Later in the day we pile into the back of a station wagon to get Icees. The windows are down and we’re in the way back where there are no seats. We’re looking out the back window and making up stories about the people we pass. The sweet scent of a burning joint drifts into the back. We smile at each other. Our hair is coming undone under the wind that is whipping around in the back of the car. But we don’t care anymore. We are reminded that we’re still just girls, and the grown women in the front don’t care about their own beautiful locks flying in the wind – so why should we? There’s no music playing and the car is quiet, except for the rushing air twirling around our sweaty bodies. This is a peaceful, reassuring quiet.
A quiet that tells me we’re all part of each other and our souls are old friends – my mother and aunt and cousin and me.
When the sun is setting we decide to go for one last stroll. I’m wondering if we’ll see the cute boy that lives a few trailers down the road. He’s probably off with his brother. I decide if he asks about my messy hair I’ll tell him this is my evening look. But I freshen up the pink lipstick, just in case. And I’m glad when I see his blond hair around the corner. He’s on his bike and he begins to circle around us as we’re walking. So we straighten up and suck in our small bellies and begin to giggle. He asks where we’re going. We tell him we’re going to see a man about a dog. That’s what my mama always says. And we giggle some more and we think this is cute.
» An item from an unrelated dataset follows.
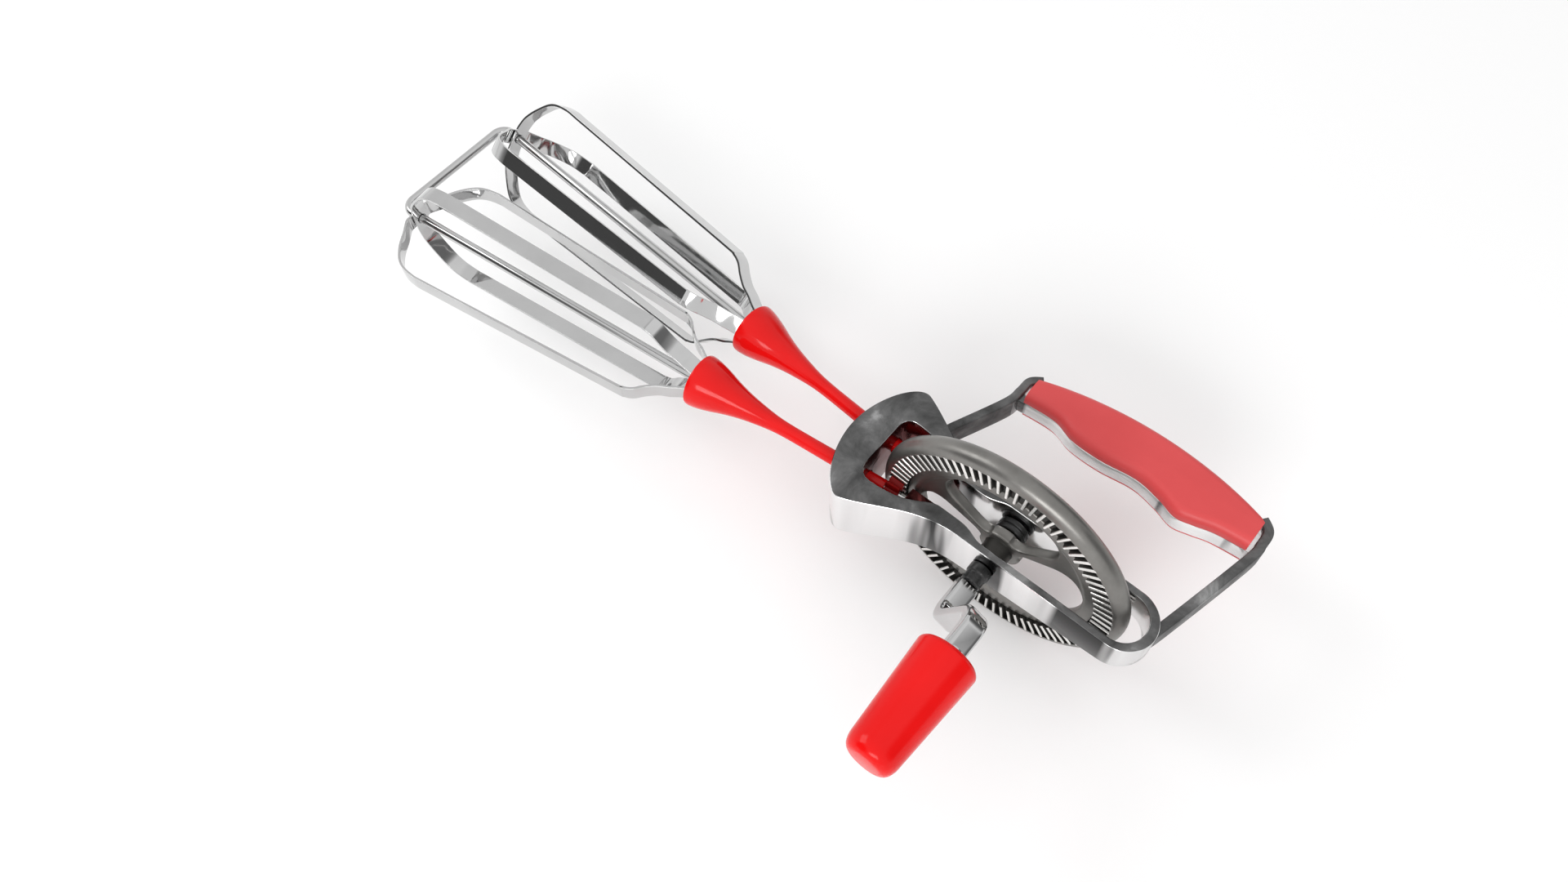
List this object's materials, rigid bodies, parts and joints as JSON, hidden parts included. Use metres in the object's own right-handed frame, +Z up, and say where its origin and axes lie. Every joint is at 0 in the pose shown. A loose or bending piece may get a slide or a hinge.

Later, in the bed with the air conditioner going and the lights out, I stare at the ceiling. I am glad to be part of this tribe of bohemian fiercely independent women. In this quiet time, laying next to my beautiful mama, I think this life ain’t so bad, and I never want to return to my daddy’s house. I pray God will help me find a way to stay with my mama in this cocoon of feminine power that she weaves around us.
It’s July 2015 in Southeastern Pennsylvania. A lazy cool breeze goes by. We’re wearing baggy dresses and no shoes. I have a tube of Burt’s Bees in my dress pocket. I’m 32.
We sit on the front lawn, glad to have nothing to do. We watch the clouds bump into each other. We lay next to each other on the grass and hold our hands above our faces. We look at each other, then she places her right hand to my left. Her’s is a fraction of the size, and she knows the story of how we both have her grandmother’s hands. We think of this at the same time and smile. We don’t say much because we don’t have to.
We’re part of each other – my daughter and me.
She grabs the chalk from the porch and draws pretty pictures on the walkway. I enjoy the childishness of this activity. I am comforted by our closeness, especially in the sweet silence. I am thankful that girls like my 9 year old self can grow into women like me. I mother my daughter a little closer, in a cocoon of feminine power that is tightly woven, borrowing silver strands of thread from my foremothers. In these quiet spaces, we don’t need words to know each other.